Start of Data section

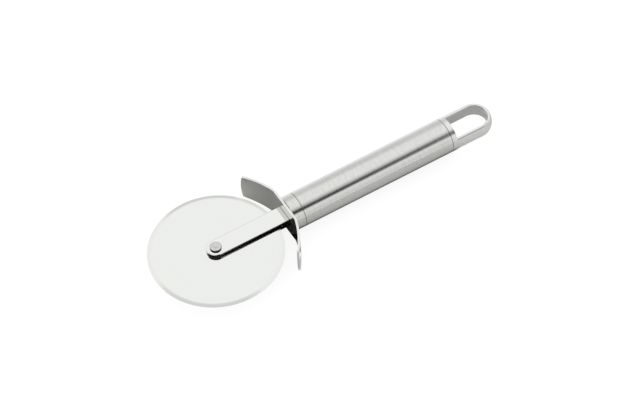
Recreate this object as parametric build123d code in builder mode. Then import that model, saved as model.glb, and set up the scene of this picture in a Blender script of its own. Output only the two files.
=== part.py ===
from build123d import *
import math
import os

# A pizza cutter that lies flat on its handle. +X runs from the wheel to the hanging loop and +Z is up.
# The origin is under the middle of the whole cutter, on the surface it rests on. All sizes are in mm.

# Cutting wheel: a thin disc, ground to an edge on both sides
wheel_diameter = 70.0
wheel_thickness = 1.0
bevel_width = 2.5
edge_thickness = 0.12

# Axle: a two-part rivet through a spacer sleeve, with a washer on each side of the wheel
sleeve_diameter = 5.0
washer_diameter = 9.0
washer_thickness = 0.8
wheel_end_play = 0.2
rivet_shank_diameter = 3.4
rivet_core_diameter = 2.0
rivet_head_diameter = 6.1
rivet_head_height = 1.0
rivet_head_slope = 0.05
rivet_head_chamfer = 0.2
rivet_dimple_diameter = 2.2
rivet_dimple_depth = 0.16
rivet_roof = 0.5
rivet_end_gap = 0.3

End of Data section

Exercise description
Copy down the material exactly as written.

Response to this task
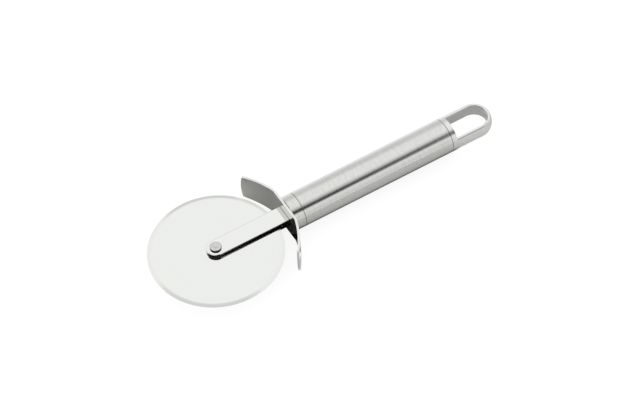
Recreate this object as parametric build123d code in builder mode. Then import that model, saved as model.glb, and set up the scene of this picture in a Blender script of its own. Output only the two files.
=== part.py ===
from build123d import *
import math
import os

# A pizza cutter that lies flat on its handle. +X runs from the wheel to the hanging loop and +Z is up.
# The origin is under the middle of the whole cutter, on the surface it rests on. All sizes are in mm.

# Cutting wheel: a thin disc, ground to an edge on both sides
wheel_diameter = 70.0
wheel_thickness = 1.0
bevel_width = 2.5
edge_thickness = 0.12

# Axle: a two-part rivet through a spacer sleeve, with a washer on each side of the wheel
sleeve_diameter = 5.0
washer_diameter = 9.0
washer_thickness = 0.8
wheel_end_play = 0.2
rivet_shank_diameter = 3.4
rivet_core_diameter = 2.0
rivet_head_diameter = 6.1
rivet_head_height = 1.0
rivet_head_slope = 0.05
rivet_head_chamfer = 0.2
rivet_dimple_diameter = 2.2
rivet_dimple_depth = 0.16
rivet_roof = 0.5
rivet_end_gap = 0.3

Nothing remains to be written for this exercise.